- [Do this]: Reproduce each line of the listing exactly.

- [Data shown]:
────────────────────────────────────────
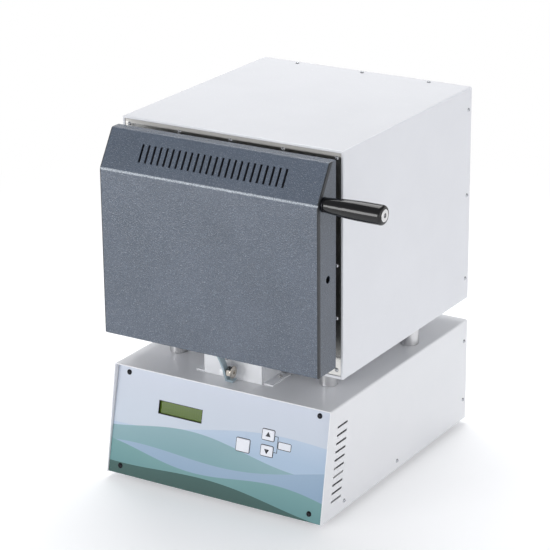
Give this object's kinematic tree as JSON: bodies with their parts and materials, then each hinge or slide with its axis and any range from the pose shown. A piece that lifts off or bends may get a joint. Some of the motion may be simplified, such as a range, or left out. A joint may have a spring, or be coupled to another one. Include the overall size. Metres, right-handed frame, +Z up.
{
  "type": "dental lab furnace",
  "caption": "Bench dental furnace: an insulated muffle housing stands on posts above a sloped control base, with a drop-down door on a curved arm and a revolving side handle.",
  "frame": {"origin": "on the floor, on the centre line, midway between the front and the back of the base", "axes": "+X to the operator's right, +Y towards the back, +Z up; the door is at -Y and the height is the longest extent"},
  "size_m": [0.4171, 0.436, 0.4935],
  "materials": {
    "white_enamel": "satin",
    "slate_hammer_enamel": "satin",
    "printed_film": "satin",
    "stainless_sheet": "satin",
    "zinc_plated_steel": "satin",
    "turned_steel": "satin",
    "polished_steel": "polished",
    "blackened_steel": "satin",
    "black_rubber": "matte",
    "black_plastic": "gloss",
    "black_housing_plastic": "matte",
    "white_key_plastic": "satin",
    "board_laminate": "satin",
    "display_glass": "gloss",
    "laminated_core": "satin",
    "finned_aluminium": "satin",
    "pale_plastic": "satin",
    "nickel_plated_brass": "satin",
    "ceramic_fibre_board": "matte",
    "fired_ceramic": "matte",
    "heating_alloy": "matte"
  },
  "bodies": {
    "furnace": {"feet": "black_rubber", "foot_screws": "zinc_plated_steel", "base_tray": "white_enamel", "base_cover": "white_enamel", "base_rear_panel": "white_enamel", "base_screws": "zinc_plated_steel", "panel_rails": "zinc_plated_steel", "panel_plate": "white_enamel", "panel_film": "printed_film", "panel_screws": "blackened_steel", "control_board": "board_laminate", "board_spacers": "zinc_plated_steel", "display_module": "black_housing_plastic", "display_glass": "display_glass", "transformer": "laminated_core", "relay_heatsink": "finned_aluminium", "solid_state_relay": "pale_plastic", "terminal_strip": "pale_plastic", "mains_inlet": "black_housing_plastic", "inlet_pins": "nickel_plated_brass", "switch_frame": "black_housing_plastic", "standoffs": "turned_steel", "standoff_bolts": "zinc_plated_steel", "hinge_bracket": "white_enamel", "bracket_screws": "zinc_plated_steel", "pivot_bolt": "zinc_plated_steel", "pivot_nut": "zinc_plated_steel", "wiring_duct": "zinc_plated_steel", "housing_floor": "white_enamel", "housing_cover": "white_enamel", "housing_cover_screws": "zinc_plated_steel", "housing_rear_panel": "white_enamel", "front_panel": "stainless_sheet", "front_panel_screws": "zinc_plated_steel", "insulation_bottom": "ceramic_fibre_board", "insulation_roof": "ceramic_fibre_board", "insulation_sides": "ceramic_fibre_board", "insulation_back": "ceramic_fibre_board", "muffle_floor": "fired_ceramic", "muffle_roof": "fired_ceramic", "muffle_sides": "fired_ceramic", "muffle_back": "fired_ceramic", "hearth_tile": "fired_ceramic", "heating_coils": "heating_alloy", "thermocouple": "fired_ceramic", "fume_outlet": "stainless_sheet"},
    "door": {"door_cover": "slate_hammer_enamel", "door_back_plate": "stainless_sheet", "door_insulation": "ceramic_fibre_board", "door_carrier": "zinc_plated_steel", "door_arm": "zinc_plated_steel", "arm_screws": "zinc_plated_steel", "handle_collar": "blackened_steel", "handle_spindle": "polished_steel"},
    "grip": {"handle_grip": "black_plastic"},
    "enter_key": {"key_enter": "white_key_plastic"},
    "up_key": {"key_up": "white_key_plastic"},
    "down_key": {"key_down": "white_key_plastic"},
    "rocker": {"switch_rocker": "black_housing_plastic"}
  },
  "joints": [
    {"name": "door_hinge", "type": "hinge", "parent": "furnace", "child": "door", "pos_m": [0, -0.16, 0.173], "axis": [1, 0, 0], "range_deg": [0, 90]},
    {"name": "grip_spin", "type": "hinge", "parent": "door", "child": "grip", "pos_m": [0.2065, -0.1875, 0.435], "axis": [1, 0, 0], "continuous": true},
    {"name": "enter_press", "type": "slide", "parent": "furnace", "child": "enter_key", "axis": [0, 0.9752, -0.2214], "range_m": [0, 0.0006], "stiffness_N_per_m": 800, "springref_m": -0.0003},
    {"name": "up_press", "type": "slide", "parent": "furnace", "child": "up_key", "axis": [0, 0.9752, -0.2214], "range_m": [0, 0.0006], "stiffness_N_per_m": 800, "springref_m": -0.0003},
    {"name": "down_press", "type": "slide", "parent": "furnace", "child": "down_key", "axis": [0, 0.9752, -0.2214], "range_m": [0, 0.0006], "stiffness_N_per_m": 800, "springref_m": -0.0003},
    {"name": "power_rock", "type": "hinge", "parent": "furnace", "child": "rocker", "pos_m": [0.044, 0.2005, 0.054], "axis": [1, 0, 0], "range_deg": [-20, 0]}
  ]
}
────────────────────────────────────────
- [Result for this exercise]:
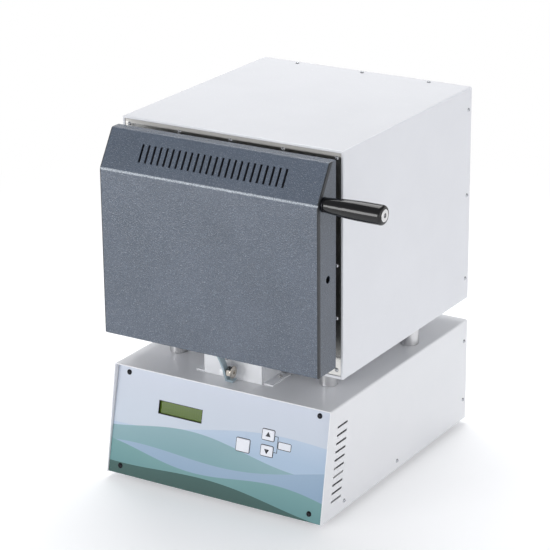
Give this object's kinematic tree as JSON: bodies with their parts and materials, then each hinge or slide with its axis and any range from the pose shown. A piece that lifts off or bends may get a joint. Some of the motion may be simplified, such as a range, or left out. A joint may have a spring, or be coupled to another one. Include the overall size. Metres, right-handed frame, +Z up.
{
  "type": "dental lab furnace",
  "caption": "Bench dental furnace: an insulated muffle housing stands on posts above a sloped control base, with a drop-down door on a curved arm and a revolving side handle.",
  "frame": {"origin": "on the floor, on the centre line, midway between the front and the back of the base", "axes": "+X to the operator's right, +Y towards the back, +Z up; the door is at -Y and the height is the longest extent"},
  "size_m": [0.4171, 0.436, 0.4935],
  "materials": {
    "white_enamel": "satin",
    "slate_hammer_enamel": "satin",
    "printed_film": "satin",
    "stainless_sheet": "satin",
    "zinc_plated_steel": "satin",
    "turned_steel": "satin",
    "polished_steel": "polished",
    "blackened_steel": "satin",
    "black_rubber": "matte",
    "black_plastic": "gloss",
    "black_housing_plastic": "matte",
    "white_key_plastic": "satin",
    "board_laminate": "satin",
    "display_glass": "gloss",
    "laminated_core": "satin",
    "finned_aluminium": "satin",
    "pale_plastic": "satin",
    "nickel_plated_brass": "satin",
    "ceramic_fibre_board": "matte",
    "fired_ceramic": "matte",
    "heating_alloy": "matte"
  },
  "bodies": {
    "furnace": {"feet": "black_rubber", "foot_screws": "zinc_plated_steel", "base_tray": "white_enamel", "base_cover": "white_enamel", "base_rear_panel": "white_enamel", "base_screws": "zinc_plated_steel", "panel_rails": "zinc_plated_steel", "panel_plate": "white_enamel", "panel_film": "printed_film", "panel_screws": "blackened_steel", "control_board": "board_laminate", "board_spacers": "zinc_plated_steel", "display_module": "black_housing_plastic", "display_glass": "display_glass", "transformer": "laminated_core", "relay_heatsink": "finned_aluminium", "solid_state_relay": "pale_plastic", "terminal_strip": "pale_plastic", "mains_inlet": "black_housing_plastic", "inlet_pins": "nickel_plated_brass", "switch_frame": "black_housing_plastic", "standoffs": "turned_steel", "standoff_bolts": "zinc_plated_steel", "hinge_bracket": "white_enamel", "bracket_screws": "zinc_plated_steel", "pivot_bolt": "zinc_plated_steel", "pivot_nut": "zinc_plated_steel", "wiring_duct": "zinc_plated_steel", "housing_floor": "white_enamel", "housing_cover": "white_enamel", "housing_cover_screws": "zinc_plated_steel", "housing_rear_panel": "white_enamel", "front_panel": "stainless_sheet", "front_panel_screws": "zinc_plated_steel", "insulation_bottom": "ceramic_fibre_board", "insulation_roof": "ceramic_fibre_board", "insulation_sides": "ceramic_fibre_board", "insulation_back": "ceramic_fibre_board", "muffle_floor": "fired_ceramic", "muffle_roof": "fired_ceramic", "muffle_sides": "fired_ceramic", "muffle_back": "fired_ceramic", "hearth_tile": "fired_ceramic", "heating_coils": "heating_alloy", "thermocouple": "fired_ceramic", "fume_outlet": "stainless_sheet"},
    "door": {"door_cover": "slate_hammer_enamel", "door_back_plate": "stainless_sheet", "door_insulation": "ceramic_fibre_board", "door_carrier": "zinc_plated_steel", "door_arm": "zinc_plated_steel", "arm_screws": "zinc_plated_steel", "handle_collar": "blackened_steel", "handle_spindle": "polished_steel"},
    "grip": {"handle_grip": "black_plastic"},
    "enter_key": {"key_enter": "white_key_plastic"},
    "up_key": {"key_up": "white_key_plastic"},
    "down_key": {"key_down": "white_key_plastic"},
    "rocker": {"switch_rocker": "black_housing_plastic"}
  },
  "joints": [
    {"name": "door_hinge", "type": "hinge", "parent": "furnace", "child": "door", "pos_m": [0, -0.16, 0.173], "axis": [1, 0, 0], "range_deg": [0, 90]},
    {"name": "grip_spin", "type": "hinge", "parent": "door", "child": "grip", "pos_m": [0.2065, -0.1875, 0.435], "axis": [1, 0, 0], "continuous": true},
    {"name": "enter_press", "type": "slide", "parent": "furnace", "child": "enter_key", "axis": [0, 0.9752, -0.2214], "range_m": [0, 0.0006], "stiffness_N_per_m": 800, "springref_m": -0.0003},
    {"name": "up_press", "type": "slide", "parent": "furnace", "child": "up_key", "axis": [0, 0.9752, -0.2214], "range_m": [0, 0.0006], "stiffness_N_per_m": 800, "springref_m": -0.0003},
    {"name": "down_press", "type": "slide", "parent": "furnace", "child": "down_key", "axis": [0, 0.9752, -0.2214], "range_m": [0, 0.0006], "stiffness_N_per_m": 800, "springref_m": -0.0003},
    {"name": "power_rock", "type": "hinge", "parent": "furnace", "child": "rocker", "pos_m": [0.044, 0.2005, 0.054], "axis": [1, 0, 0], "range_deg": [-20, 0]}
  ]
}